* _Dataset excerpts_
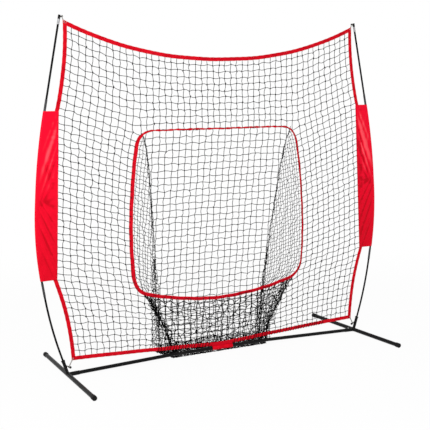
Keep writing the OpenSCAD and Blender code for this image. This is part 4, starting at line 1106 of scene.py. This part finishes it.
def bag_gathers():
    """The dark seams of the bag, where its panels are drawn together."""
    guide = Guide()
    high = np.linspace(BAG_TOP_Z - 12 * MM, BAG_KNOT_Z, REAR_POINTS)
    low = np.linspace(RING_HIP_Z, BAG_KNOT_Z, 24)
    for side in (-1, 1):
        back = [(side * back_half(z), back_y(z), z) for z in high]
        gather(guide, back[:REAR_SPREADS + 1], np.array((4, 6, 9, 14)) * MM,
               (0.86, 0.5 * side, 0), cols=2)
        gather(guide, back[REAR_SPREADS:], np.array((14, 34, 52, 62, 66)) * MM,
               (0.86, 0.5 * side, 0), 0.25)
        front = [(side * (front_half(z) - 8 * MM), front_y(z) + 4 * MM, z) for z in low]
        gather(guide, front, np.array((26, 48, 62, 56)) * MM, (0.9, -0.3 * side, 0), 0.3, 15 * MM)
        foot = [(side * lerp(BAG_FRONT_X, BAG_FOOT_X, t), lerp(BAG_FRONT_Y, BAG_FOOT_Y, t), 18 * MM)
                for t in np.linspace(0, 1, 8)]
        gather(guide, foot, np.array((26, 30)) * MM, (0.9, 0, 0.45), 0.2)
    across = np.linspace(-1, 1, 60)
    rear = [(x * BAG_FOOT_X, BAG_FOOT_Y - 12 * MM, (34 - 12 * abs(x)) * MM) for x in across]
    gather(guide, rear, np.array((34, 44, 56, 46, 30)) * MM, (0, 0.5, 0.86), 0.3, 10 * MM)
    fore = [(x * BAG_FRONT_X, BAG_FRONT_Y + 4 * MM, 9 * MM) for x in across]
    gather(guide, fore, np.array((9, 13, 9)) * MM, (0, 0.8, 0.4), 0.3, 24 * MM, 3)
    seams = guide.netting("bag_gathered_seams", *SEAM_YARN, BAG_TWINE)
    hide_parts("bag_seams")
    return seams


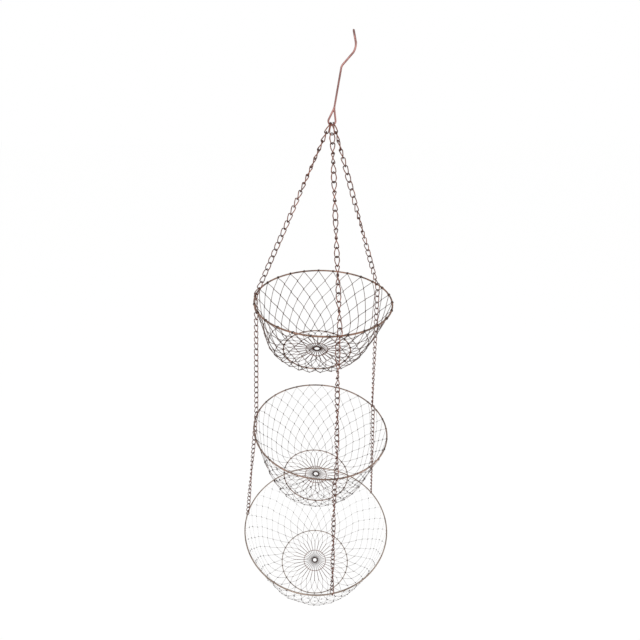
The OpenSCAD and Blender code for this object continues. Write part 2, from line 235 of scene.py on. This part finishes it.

* _Stated exercise_
Filter the listing for the word "scene" and copy every line that holds it.

* _Correct result_
Keep writing the OpenSCAD and Blender code for this image. This is part 4, starting at line 1106 of scene.py. This part finishes it.
The OpenSCAD and Blender code for this object continues. Write part 2, from line 235 of scene.py on. This part finishes it.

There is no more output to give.